The movie does an incomparable job of depicting the enormity, silence, and infinity  of space — that in itself is overwhelming. But free-falling in space and knowing that one’s only hope lies in getting back to the tiny spacecraft is so far out of my realm of experience to contemplate.

So what would I do inside the movie? That depends: If I could climb into the scene and be in space, I could enjoy floating free of gravity, and seeing the earth in the distance in the pure state in which God created it — far enough away to not see it’s imperfections. That would be life changing, as so many of astronauts discovered. But like so many movies these days, what you see is not reality. In making Gravity, the actors we suspended and twisted around like puppets on strings, and so were the cameras to create the swirling, floating effect. They still ran into things, grabbed on to passing objects, and squeezed through small spaces inside the space capsule.

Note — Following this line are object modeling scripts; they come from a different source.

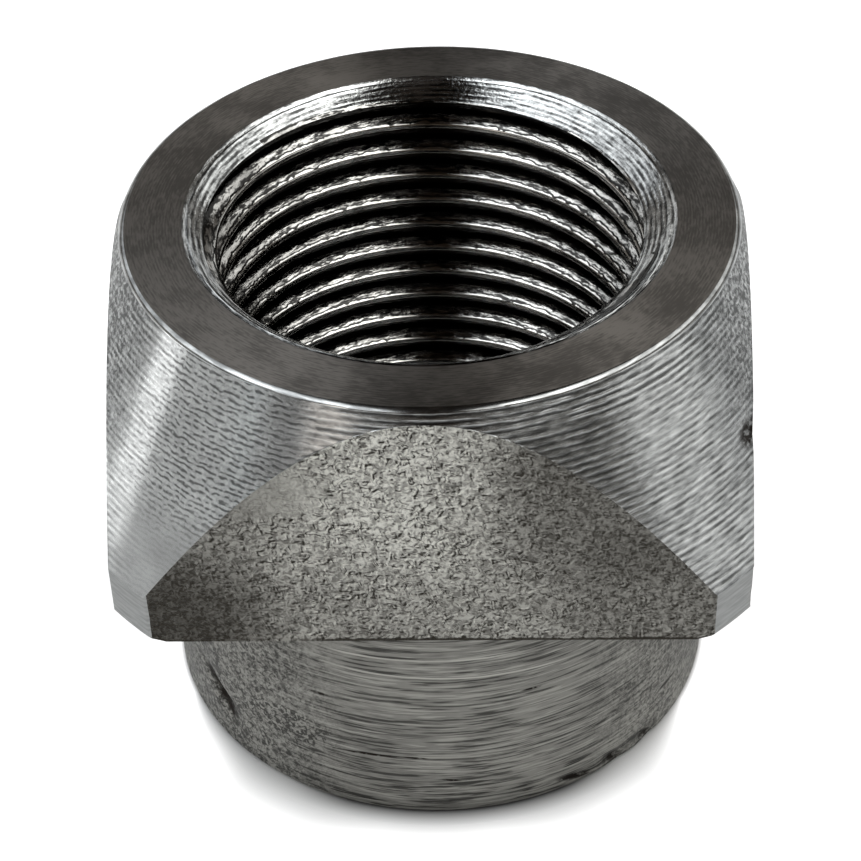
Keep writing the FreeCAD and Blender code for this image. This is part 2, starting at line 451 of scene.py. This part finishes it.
class Nodes:
    """Short names for adding nodes to a tree and joining them."""

    def __init__(self, tree):
        self.tree = tree

    def add(self, kind, settings=None, **inputs):
        """A node with its settings made and its inputs set or joined."""
        node = self.tree.nodes.new(kind)
        for key, value in (settings or {}).items():
            setattr(node, key, value)
        for key, value in inputs.items():
            self.feed(node.inputs[key.replace("_", " ")], value)
        return node

    def feed(self, socket, value):
        """Joins a socket to a node's output or gives it a value."""
        if isinstance(value, bpy.types.NodeSocket):
            self.tree.links.new(value, socket)
        else:
            socket.default_value = value

    def math(self, operation, first, second=0.0, clamp=False):
        """One sum of two numbers."""
        node = self.tree.nodes.new("ShaderNodeMath")
        node.operation = operation
        node.use_clamp = clamp
        self.feed(node.inputs[0], first)
        self.feed(node.inputs[1], second)
        return node.outputs[0]

    def total(self, *values):
        """The sum of several numbers."""
        result = values[0]
        for value in values[1:]:
            result = self.math("ADD", result, value)
        return result

    def times(self, *values):
        """The product of several numbers."""
        result = values[0]
        for value in values[1:]:
            result = self.math("MULTIPLY", result, value)
        return result

    def weigh(self, *terms):
        """The sum of several products, each given by its factors."""
        return self.total(*[self.times(*factors) for factors in terms])

    def rest(self, value):
        """What is left of 1."""
        return self.math("SUBTRACT", 1.0, value)

    def centred(self, value):
        """A number from 0 to 1 moved to lie round 0."""
        return self.total(value, -0.5)

    def offset(self, value, middle, reach):
        """How far a value lies from the middle, as a share of the reach."""
        return self.times(self.total(value, -middle), 1 / reach)

    def square_sum(self, first, second):
        """The sum of two squares."""
        return self.total(self.times(first, first), self.times(second, second))

    def round_axis(self, parts):
        """Distance from the axis, and bearing from the front to the right in radians."""
        away = self.math("SQRT", self.square_sum(parts["X"], parts["Y"]))
        return away, self.math("ARCTAN2", parts["X"], self.times(parts["Y"], -1.0))

    def range(self, value, low, high, to_low=0.0, to_high=1.0, smooth=False):
        """The value carried from one range to another and held there."""
        node = self.tree.nodes.new("ShaderNodeMapRange")
        node.interpolation_type = "SMOOTHSTEP" if smooth else "LINEAR"
        for index, item in enumerate((value, low, high, to_low, to_high)):
            self.feed(node.inputs[index], item)
        return node.outputs[0]

    def window(self, value, low, high, soft):
        """1 between two values and 0 outside them, with soft edges this wide."""
        rise = self.range(value, low - soft / 2, low + soft / 2, smooth=True)
        fall = self.range(value, high - soft / 2, high + soft / 2, 1.0, 0.0, smooth=True)
        return self.times(rise, fall)

    def blend(self, share, first, second):
        """Two colours mixed by a share."""
        node = self.tree.nodes.new("ShaderNodeMix")
        node.data_type = "RGBA"
        self.feed(node.inputs[0], share)
        for index, item in ((6, first), (7, second)):
            self.feed(node.inputs[index], item if isinstance(item, bpy.types.NodeSocket) else (*item, 1.0))
        return node.outputs[2]


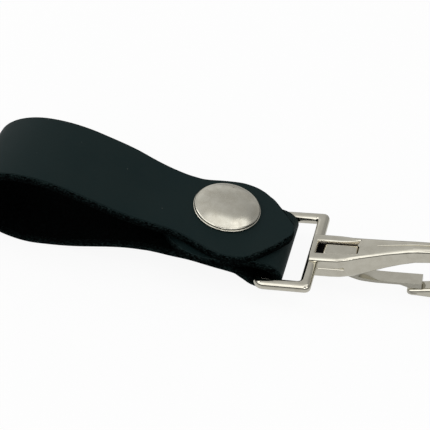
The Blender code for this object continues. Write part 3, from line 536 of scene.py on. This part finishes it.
for piece in (upper_leather, lower_leather):
    close_ends(piece)
print("divided at", round(DIVIDE, 1), "mm along the route")

# %% [markdown]
# The Curve modifier carries a flat piece along a line: what lies along X follows the line, and
# what lies across Y is set off from it. The blanks are first stood on edge, so that their
# thickness is what is set off, and the bent pieces are then laid back down.

# %% Bend the leather along its route
path = bpy.data.curves.new("strap_route", "CURVE")
path.dimensions = "2D"
spline = path.splines.new("POLY")
spline.points.add(len(route) - 1)
for point, place in zip(spline.points, route):
    point.co = ((place[0] + BAR_X) * MM, place[1] * MM, 0, 1)
guide = bpy.data.objects.new("strap_route", path)
bpy.context.collection.objects.link(guide)


def apply_turn(thing, turn):
    """Turns the piece about the world's axes and puts the turn into its mesh."""
    select_only(thing)
    thing.rotation_euler = turn
    bpy.ops.object.transform_apply(location=True, rotation=True, scale=True)


def close_and_smooth(thing, angle=40):
    """Merges doubles, turns faces outwards and shades the piece smooth up to an angle."""
    select_only(thing)
    bpy.ops.object.mode_set(mode="EDIT")
    bpy.ops.mesh.select_all(action="SELECT")
    bpy.ops.mesh.remove_doubles(threshold=1e-6)
    bpy.ops.mesh.select_all(action="SELECT")
    bpy.ops.mesh.normals_make_consistent(inside=False)
    bpy.ops.object.mode_set(mode="OBJECT")
    bpy.ops.object.shade_smooth_by_angle(angle=math.radians(angle))


for piece in (upper_leather, lower_leather):
    apply_turn(piece, (math.radians(90), 0, 0))
    apply_modifier(piece, "CURVE", object=guide, deform_axis="POS_X")
    apply_turn(piece, (math.radians(90), 0, 0))
    close_and_smooth(piece)
    corners = [Vector(c) for c in piece.bound_box]
    print(piece.name, [round(1000 * min(c[k] for c in corners), 1) for k in range(3)],
          [round(1000 * max(c[k] for c in corners), 1) for k in range(3)])
bpy.data.objects.remove(guide)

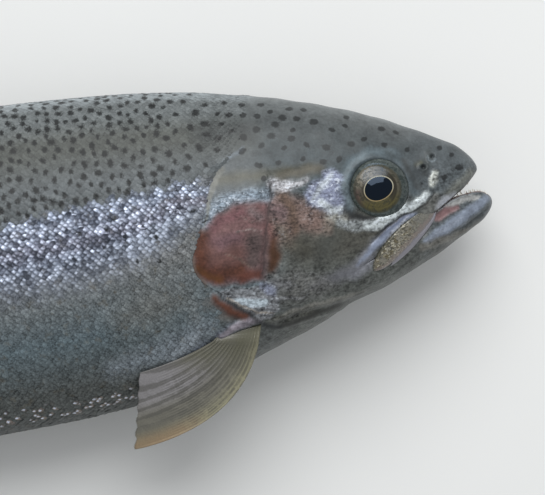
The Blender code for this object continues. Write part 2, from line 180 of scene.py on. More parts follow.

I’m no Sandra Bullock, and I’m not cut from the same cloth as space pioneers, so I can’t imagine myself in the situation portrayed in the film. But the movie is only the setting. The same situation could take place in other ways and in other places. The real question posed by the script is how would one react in a crisis situation — with life and death stakes.

I don’t know if I could keep my cool the way Sandra Bullock’s character Dr. Ryan Stone does. She is totally aware of how serious her situation is, and has moments of panic. Nevertheless, she overcomes each formidable obstacle in turn as it occurs. Would I have the perseverance, faith, and belief in my own abilities to use my mind and training as well as she does. On the other hand, what’s the alternative? Would I fight the way she does, or would I float away in space, and let death gradually overtake me? Obviously this is a situation no normal person is likely to face, but lots of people do face overwhelming obstacles in life, some like the space debris flying at them, from out of the blue. People whose lives change in a minute, as they are faced with circumstances they never would have envisioned.

No one knows how he or she will react with the unthinkable occurs. One would only hope to have the courage and drive to survive that Sandra Bullock’s character showed in Gravity.